The week proved tumultuous for Egypt as loyalists to ousted leader Hosni Mubarak moved to limit the influence of the Muslim Brotherhood, which achieved prevalence in the nation’s first democratically held elections since the transition of power. On Thursday, June 14, the Supreme Constitutional Court, named by Mubarak, dissolved the nation’s majority Islamist parliament just two days before the Muslim Brotherhood’s candidate, Mohammed Morsi, was set to face off with Ahmed Shafik, former prime minister at the end of Mubarak’s reign, according to The New York Times. When Morsi won the presidential election with more than 52 percent of votes on Sunday, June 18, the Supreme Court announced a new bill dramatically diminishing the powers of the president, Le Figaro reported.
Aung San Suu Kyi, the Nobel laureate and pro-democracy opposition leader from Myanmar, appeared across Europe this week on her first trip to the continent in a quarter century after years of house arrest, The New York Times reported. In Kyi’s first stop at the United Nations’ International Labor Organization in Geneva, she called for the international community to invest in Myanmar as a key step in advancing the nation toward democracy. She was honored in Ireland and then returned to her alma mater, Oxford University, as covered by TF1 and The Washington Post.

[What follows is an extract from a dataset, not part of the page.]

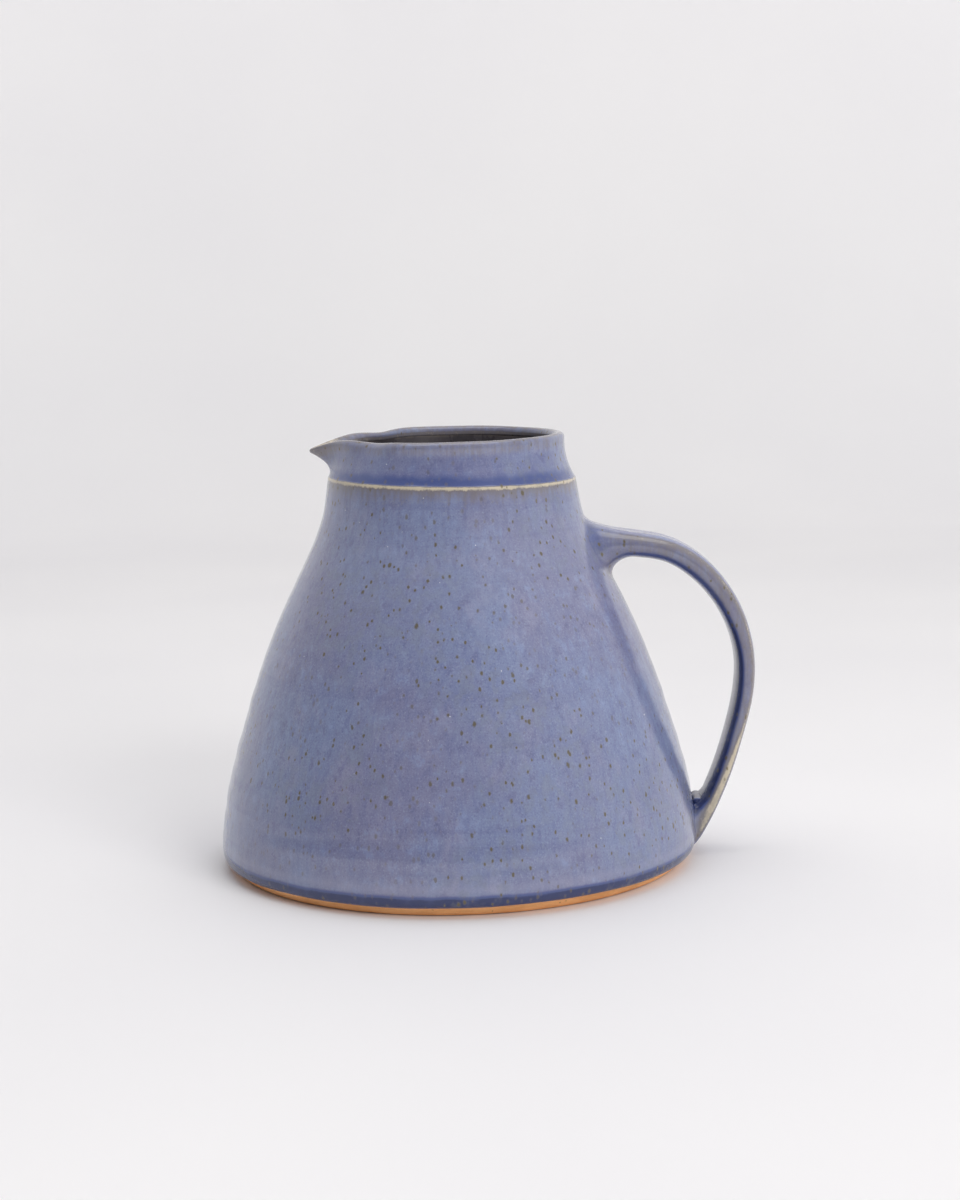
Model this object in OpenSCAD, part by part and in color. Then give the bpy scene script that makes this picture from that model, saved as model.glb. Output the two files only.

The Institute of Cetacean Research, an organization that oversees the controversial whaling industry in Japan, reported on Wednesday, June 13, that about 75 percent of the more than 1,200 tons of whale meat produced during the summer 2011 hunting season had gone unsold, Le Monde reported. From the nation that continues to whale despite an international moratorium on the practice through a loophole allowing for “scientific research,” the appeal of fresh and high-quality whale meat remains high, while frozen whale meat has failed to attract buyers, despite a number of auctions held between November and March, according to The Guardian.